Instructions to follow
Restate all of the data exactly.

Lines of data
==============================
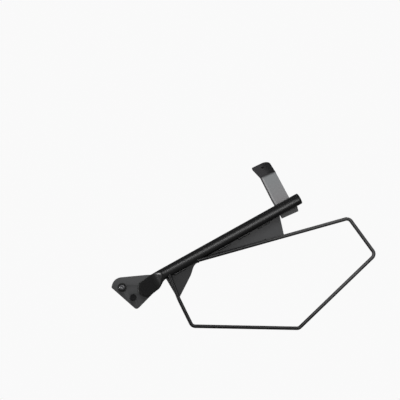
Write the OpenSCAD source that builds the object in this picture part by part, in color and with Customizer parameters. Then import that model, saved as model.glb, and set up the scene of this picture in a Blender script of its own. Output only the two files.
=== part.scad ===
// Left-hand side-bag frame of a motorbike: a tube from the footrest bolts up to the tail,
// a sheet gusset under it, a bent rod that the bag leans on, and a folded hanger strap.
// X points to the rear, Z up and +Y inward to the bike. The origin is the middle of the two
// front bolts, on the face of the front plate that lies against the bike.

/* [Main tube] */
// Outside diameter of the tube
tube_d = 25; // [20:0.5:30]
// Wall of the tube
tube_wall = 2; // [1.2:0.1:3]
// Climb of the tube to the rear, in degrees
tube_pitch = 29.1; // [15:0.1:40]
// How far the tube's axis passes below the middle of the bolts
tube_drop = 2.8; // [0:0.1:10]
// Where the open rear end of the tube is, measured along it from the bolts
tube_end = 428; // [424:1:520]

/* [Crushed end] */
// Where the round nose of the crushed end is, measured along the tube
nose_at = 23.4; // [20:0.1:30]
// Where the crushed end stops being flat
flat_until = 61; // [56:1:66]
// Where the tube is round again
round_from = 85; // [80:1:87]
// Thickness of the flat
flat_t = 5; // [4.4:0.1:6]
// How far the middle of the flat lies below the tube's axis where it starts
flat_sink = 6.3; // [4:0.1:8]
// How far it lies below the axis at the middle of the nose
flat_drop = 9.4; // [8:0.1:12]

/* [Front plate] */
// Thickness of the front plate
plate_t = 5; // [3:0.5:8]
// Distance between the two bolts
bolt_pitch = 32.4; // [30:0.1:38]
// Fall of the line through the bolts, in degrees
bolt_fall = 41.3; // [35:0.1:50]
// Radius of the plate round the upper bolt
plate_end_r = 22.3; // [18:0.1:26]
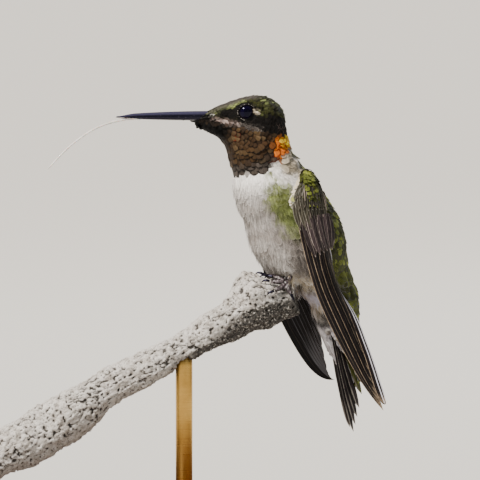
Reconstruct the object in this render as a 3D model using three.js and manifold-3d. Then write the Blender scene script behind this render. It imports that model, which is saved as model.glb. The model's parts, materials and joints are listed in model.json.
==============================
Response to this task
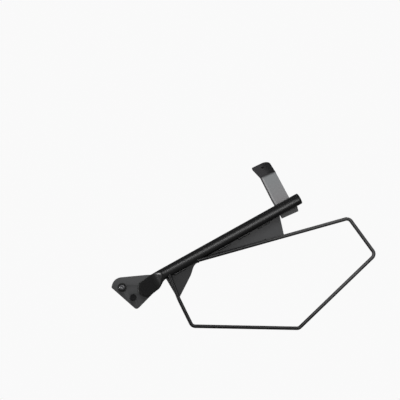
Write the OpenSCAD source that builds the object in this picture part by part, in color and with Customizer parameters. Then import that model, saved as model.glb, and set up the scene of this picture in a Blender script of its own. Output only the two files.
=== part.scad ===
// Left-hand side-bag frame of a motorbike: a tube from the footrest bolts up to the tail,
// a sheet gusset under it, a bent rod that the bag leans on, and a folded hanger strap.
// X points to the rear, Z up and +Y inward to the bike. The origin is the middle of the two
// front bolts, on the face of the front plate that lies against the bike.

/* [Main tube] */
// Outside diameter of the tube
tube_d = 25; // [20:0.5:30]
// Wall of the tube
tube_wall = 2; // [1.2:0.1:3]
// Climb of the tube to the rear, in degrees
tube_pitch = 29.1; // [15:0.1:40]
// How far the tube's axis passes below the middle of the bolts
tube_drop = 2.8; // [0:0.1:10]
// Where the open rear end of the tube is, measured along it from the bolts
tube_end = 428; // [424:1:520]

/* [Crushed end] */
// Where the round nose of the crushed end is, measured along the tube
nose_at = 23.4; // [20:0.1:30]
// Where the crushed end stops being flat
flat_until = 61; // [56:1:66]
// Where the tube is round again
round_from = 85; // [80:1:87]
// Thickness of the flat
flat_t = 5; // [4.4:0.1:6]
// How far the middle of the flat lies below the tube's axis where it starts
flat_sink = 6.3; // [4:0.1:8]
// How far it lies below the axis at the middle of the nose
flat_drop = 9.4; // [8:0.1:12]

/* [Front plate] */
// Thickness of the front plate
plate_t = 5; // [3:0.5:8]
// Distance between the two bolts
bolt_pitch = 32.4; // [30:0.1:38]
// Fall of the line through the bolts, in degrees
bolt_fall = 41.3; // [35:0.1:50]
// Radius of the plate round the upper bolt
plate_end_r = 22.3; // [18:0.1:26]
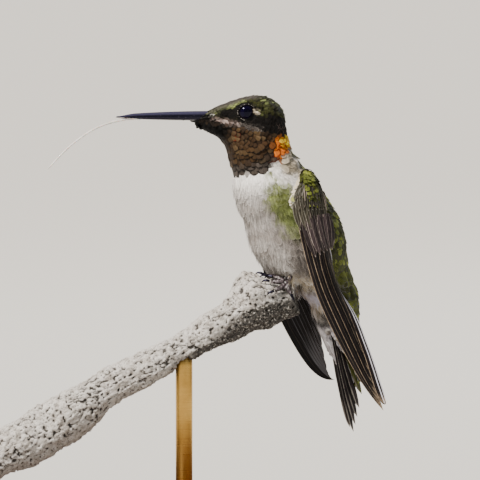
Reconstruct the object in this render as a 3D model using three.js and manifold-3d. Then write the Blender scene script behind this render. It imports that model, which is saved as model.glb. The model's parts, materials and joints are listed in model.json.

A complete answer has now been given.